**Exercise requirements:**
Restate word for word the lines beginning at the one that contains "glass_volume = front_half.part.volume" and ending at the one that contains "for node in"; include both and nothing else.
------------
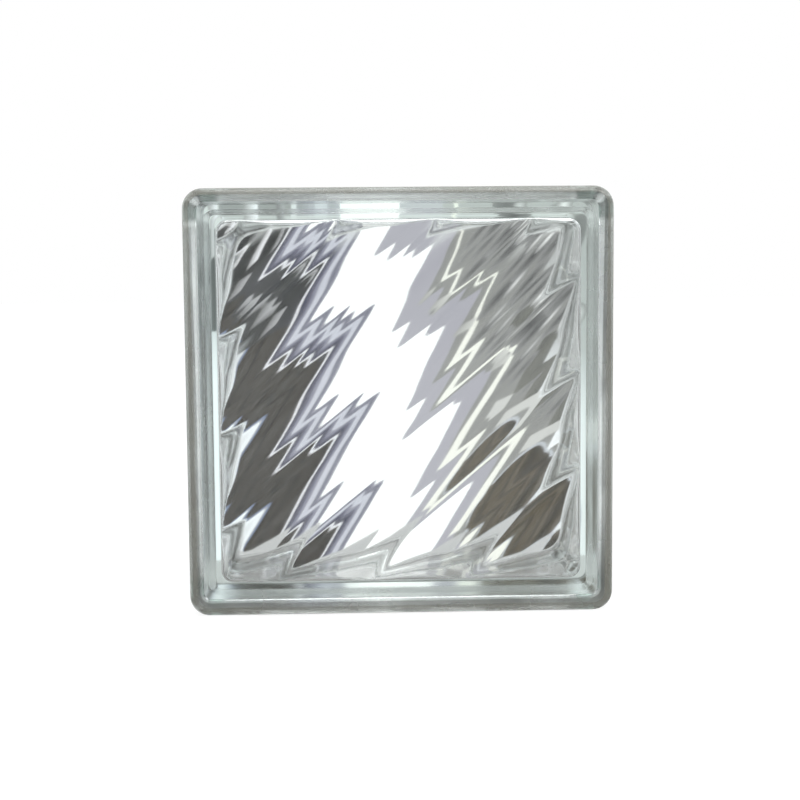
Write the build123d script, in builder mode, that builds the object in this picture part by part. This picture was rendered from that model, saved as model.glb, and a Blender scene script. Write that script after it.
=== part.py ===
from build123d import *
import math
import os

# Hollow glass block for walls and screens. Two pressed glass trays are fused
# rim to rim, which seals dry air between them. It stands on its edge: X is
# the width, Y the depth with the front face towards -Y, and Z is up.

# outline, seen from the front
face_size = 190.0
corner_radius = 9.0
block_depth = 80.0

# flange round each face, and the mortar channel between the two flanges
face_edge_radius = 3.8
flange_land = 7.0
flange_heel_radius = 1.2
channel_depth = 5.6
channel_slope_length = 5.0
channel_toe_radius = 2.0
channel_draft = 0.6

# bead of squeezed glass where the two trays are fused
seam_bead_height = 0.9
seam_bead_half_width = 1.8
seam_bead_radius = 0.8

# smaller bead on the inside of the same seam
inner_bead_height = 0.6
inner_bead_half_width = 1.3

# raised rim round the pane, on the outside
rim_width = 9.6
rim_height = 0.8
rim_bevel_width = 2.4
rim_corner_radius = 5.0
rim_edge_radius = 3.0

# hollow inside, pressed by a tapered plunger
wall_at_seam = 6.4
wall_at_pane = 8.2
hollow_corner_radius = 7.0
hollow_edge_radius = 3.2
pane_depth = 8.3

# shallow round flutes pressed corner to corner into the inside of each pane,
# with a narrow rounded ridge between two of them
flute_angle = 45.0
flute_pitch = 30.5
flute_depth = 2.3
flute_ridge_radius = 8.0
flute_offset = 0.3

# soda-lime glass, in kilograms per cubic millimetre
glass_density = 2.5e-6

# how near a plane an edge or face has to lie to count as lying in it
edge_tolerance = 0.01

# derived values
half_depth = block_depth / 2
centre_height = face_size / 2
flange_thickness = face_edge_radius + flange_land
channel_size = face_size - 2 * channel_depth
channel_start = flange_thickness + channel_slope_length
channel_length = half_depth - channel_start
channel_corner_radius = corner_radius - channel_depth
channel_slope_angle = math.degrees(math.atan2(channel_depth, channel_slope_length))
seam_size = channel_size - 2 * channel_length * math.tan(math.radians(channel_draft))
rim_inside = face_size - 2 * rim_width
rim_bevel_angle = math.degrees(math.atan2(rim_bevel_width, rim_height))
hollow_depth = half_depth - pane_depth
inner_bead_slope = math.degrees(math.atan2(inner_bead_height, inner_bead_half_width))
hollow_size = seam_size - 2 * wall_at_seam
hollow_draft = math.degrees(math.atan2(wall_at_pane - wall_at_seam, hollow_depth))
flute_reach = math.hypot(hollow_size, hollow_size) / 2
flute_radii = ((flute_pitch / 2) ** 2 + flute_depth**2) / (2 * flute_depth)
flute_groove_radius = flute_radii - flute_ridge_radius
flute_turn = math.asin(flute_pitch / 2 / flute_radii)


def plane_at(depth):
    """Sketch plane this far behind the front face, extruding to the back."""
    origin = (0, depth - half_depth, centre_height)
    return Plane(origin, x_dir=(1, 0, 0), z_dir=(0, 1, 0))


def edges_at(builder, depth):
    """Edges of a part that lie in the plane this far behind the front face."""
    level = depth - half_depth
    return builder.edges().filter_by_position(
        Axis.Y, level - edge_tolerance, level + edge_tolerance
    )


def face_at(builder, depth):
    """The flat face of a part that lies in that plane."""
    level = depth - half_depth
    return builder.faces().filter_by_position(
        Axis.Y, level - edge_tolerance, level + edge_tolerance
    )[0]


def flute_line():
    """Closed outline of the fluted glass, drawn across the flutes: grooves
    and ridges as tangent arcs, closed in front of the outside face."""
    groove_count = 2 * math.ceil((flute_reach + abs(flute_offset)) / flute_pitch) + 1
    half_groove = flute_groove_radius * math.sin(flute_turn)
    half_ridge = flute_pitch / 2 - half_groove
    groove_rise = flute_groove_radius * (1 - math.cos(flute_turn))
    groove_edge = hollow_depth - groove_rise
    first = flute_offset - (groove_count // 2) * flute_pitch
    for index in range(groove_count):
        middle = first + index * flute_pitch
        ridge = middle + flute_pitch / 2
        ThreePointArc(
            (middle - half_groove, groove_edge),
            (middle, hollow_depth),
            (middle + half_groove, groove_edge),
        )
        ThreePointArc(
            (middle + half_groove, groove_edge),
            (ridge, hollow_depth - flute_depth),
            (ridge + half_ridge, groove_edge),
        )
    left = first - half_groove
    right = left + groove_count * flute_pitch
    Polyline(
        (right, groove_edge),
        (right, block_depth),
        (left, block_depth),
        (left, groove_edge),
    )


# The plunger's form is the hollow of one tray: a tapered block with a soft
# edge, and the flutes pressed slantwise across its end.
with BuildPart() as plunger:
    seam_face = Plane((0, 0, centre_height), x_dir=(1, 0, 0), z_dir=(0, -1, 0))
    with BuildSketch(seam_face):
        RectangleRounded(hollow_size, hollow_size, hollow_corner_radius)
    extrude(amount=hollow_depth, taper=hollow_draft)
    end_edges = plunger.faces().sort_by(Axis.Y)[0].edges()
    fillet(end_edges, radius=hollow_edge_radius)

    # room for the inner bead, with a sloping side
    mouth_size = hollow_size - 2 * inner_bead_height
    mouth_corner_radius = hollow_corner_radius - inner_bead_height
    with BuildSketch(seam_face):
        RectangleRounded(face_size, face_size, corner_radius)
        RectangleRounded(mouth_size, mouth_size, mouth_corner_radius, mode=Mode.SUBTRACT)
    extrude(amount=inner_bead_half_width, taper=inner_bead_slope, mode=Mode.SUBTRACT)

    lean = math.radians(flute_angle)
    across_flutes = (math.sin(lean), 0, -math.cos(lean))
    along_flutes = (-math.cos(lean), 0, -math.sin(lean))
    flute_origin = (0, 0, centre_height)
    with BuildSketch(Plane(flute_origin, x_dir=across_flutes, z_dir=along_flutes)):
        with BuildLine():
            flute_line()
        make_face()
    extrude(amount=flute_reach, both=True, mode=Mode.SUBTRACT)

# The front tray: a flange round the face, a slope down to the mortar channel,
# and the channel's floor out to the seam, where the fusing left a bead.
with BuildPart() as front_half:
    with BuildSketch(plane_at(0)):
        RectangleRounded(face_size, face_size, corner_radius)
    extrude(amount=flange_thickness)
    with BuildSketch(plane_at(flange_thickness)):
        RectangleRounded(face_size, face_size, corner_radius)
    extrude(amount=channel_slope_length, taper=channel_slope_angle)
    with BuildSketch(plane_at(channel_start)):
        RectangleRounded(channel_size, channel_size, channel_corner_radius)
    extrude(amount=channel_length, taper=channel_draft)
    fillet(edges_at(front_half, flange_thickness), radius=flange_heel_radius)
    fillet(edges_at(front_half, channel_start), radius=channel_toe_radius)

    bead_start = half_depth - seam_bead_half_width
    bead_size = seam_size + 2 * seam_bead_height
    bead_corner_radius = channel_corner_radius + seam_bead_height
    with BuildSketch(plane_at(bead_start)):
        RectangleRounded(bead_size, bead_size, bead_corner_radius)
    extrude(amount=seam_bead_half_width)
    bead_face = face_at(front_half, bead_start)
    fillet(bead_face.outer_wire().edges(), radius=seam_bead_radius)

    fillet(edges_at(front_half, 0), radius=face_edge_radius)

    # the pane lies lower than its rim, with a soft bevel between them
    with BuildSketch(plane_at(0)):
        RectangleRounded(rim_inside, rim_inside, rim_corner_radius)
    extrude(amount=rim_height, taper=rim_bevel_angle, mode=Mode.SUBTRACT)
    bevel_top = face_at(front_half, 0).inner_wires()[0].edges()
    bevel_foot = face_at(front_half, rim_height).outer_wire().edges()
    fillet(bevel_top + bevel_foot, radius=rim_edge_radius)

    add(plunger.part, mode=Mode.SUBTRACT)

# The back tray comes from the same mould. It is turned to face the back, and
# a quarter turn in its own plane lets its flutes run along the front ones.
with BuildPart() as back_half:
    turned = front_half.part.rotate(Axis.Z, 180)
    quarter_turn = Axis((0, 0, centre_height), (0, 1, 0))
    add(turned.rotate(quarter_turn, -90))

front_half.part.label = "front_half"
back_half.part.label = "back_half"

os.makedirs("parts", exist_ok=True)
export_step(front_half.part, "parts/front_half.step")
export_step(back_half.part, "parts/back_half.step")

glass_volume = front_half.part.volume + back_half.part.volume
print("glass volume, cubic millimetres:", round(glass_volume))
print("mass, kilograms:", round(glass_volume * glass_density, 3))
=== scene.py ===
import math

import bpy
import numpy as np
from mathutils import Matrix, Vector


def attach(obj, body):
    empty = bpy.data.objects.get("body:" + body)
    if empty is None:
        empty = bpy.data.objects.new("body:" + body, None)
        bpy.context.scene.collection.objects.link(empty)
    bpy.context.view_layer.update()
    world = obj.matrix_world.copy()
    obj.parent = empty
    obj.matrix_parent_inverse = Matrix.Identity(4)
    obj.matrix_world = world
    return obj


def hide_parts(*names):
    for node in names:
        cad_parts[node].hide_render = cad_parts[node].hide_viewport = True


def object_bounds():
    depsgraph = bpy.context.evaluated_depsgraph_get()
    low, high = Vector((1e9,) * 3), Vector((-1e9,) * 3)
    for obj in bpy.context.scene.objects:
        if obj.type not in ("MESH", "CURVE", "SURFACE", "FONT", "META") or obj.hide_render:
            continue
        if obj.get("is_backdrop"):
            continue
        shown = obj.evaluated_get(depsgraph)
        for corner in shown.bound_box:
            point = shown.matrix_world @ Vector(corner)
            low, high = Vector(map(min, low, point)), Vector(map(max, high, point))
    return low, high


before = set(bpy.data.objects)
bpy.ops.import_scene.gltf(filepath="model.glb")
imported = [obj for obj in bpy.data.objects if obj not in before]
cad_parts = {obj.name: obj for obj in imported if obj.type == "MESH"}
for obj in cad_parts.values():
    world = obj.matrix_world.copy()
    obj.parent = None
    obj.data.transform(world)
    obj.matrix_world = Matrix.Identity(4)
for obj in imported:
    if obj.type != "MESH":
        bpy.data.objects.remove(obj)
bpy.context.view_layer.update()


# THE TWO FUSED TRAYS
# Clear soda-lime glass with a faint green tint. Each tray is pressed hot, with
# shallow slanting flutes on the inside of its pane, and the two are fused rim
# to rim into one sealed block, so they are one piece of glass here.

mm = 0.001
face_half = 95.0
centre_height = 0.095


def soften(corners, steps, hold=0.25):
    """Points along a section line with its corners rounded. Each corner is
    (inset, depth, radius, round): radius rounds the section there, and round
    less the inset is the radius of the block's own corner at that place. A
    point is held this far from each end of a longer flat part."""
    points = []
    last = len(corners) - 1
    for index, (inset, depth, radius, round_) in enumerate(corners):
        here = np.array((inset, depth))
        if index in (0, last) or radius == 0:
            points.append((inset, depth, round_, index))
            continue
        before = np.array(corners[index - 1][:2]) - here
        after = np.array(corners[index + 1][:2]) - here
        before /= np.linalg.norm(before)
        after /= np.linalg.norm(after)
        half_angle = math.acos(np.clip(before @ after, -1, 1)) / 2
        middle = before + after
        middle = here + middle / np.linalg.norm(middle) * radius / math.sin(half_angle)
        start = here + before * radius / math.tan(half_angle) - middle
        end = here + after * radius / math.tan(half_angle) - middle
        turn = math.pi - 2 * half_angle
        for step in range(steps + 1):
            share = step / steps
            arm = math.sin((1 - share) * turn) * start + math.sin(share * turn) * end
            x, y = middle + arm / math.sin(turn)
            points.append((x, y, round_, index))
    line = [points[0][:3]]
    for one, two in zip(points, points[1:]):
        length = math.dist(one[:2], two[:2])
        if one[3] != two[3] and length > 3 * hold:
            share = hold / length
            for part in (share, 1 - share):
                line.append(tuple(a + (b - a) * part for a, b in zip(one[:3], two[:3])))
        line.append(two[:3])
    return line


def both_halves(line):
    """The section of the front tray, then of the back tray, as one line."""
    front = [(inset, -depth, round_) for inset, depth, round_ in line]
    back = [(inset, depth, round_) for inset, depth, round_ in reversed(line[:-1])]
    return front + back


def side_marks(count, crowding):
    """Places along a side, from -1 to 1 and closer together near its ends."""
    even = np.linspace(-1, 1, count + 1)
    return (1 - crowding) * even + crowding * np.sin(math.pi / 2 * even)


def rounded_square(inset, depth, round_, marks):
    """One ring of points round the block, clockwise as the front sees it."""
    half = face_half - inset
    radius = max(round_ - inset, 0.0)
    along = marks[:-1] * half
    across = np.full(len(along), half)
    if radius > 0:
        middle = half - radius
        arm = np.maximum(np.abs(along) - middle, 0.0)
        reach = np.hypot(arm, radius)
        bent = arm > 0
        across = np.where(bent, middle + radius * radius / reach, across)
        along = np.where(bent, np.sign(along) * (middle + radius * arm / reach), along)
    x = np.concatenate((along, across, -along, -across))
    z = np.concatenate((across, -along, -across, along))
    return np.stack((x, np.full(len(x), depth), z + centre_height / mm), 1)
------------
**Correct answer:**
glass_volume = front_half.part.volume + back_half.part.volume
print("glass volume, cubic millimetres:", round(glass_volume))
print("mass, kilograms:", round(glass_volume * glass_density, 3))
=== scene.py ===
import math

import bpy
import numpy as np
from mathutils import Matrix, Vector


def attach(obj, body):
    empty = bpy.data.objects.get("body:" + body)
    if empty is None:
        empty = bpy.data.objects.new("body:" + body, None)
        bpy.context.scene.collection.objects.link(empty)
    bpy.context.view_layer.update()
    world = obj.matrix_world.copy()
    obj.parent = empty
    obj.matrix_parent_inverse = Matrix.Identity(4)
    obj.matrix_world = world
    return obj


def hide_parts(*names):
    for node in names:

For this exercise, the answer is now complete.